Feedstock sustainability verification is therefore an important component of biochar MRV. Carbon standards require project developers to document feedstock provenance and demonstrate that feedstocks are genuinely surplus biomass, not diverted from food production, existing biomass energy facilities, or sustainable forest management. As biochar scales, maintaining feedstock sustainability will require careful supply chain analysis and geographic planning. Earthmover's platform includes feedstock provenance tracking and biomass sustainability assessment as core components, ensuring that the feedstock sustainability claims in biochar carbon projects are as well-documented as the production and application data.

The Biochar Market: Prices, Buyers, and Trends

Biochar carbon credits currently trade in the range of $100 to $300 per tonne of CO2-equivalent on platforms like Puro.earth and in bilateral corporate procurement deals. This price range reflects biochar's combination of meaningful permanence (hundreds of years), strong co-benefits, and relatively straightforward measurement and verification. Corporate buyers who have made biochar credit purchases include Microsoft (which has purchased significant volumes through its carbon removal program), Shopify, Klarna, and a range of other companies whose sustainability teams have prioritized high-quality removal credits.
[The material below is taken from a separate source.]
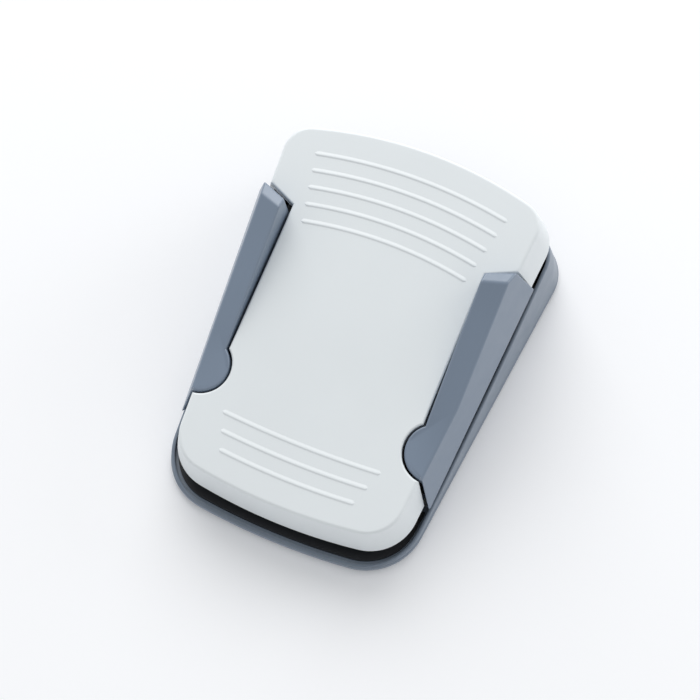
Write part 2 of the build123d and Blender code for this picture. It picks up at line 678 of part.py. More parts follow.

The biochar market is growing rapidly but faces several constraints. The manufacturing capacity for high-quality, high-temperature pyrolysis systems is still limited, and scaling production requires capital investment in facilities. Feedstock supply chains must be organized at a regional level to be economically viable. And the agronomic benefits of biochar are highly location-specific — what works in a degraded tropical soil may not produce the same yield response in a fertile temperate soil — which complicates the economic story for farmers in wealthier agricultural regions. Despite these constraints, biochar is widely regarded as one of the most deployment-ready and cost-effective carbon removal pathways available today, and investment in the sector is accelerating.

Key Takeaways

  • Biochar converts labile biomass carbon into stable, aromatic carbon structures with residence times of hundreds to thousands of years in soil.
  • The H/Corg ratio below 0.7 is the primary stability criterion used by EBC and Puro.earth for carbon credit issuance.
  • Net carbon removal per tonne of biochar applied is typically 2–3.5 tCO2e, depending on feedstock, pyrolysis conditions, and counterfactual.
  • Agricultural co-benefits include 10–20% crop yield increases and 20–60% reductions in soil N2O emissions.
  • Global technical potential using sustainable waste feedstocks is estimated at 1–2 GtCO2/year — meaningful but not unlimited.
  • Biochar credits trade at $100–$300/tCO2e and are favored by corporate buyers for their measurability and co-benefits.

Conclusion

Biochar is not a perfect carbon removal solution — no single approach is. But it is one of the most practically accessible, scientifically well-grounded, and economically multi-revenue pathways available to the carbon removal sector today. For project developers, farmers, and corporate buyers looking for carbon removal that is verifiable, durable, and beneficial beyond its carbon accounting, biochar deserves serious attention. At Earthmover, we are proud to support biochar project developers with the measurement and verification infrastructure they need to bring high-quality credits to market efficiently and credibly — helping to unlock the full potential of this versatile and ancient technology for the climate challenges of the twenty-first century.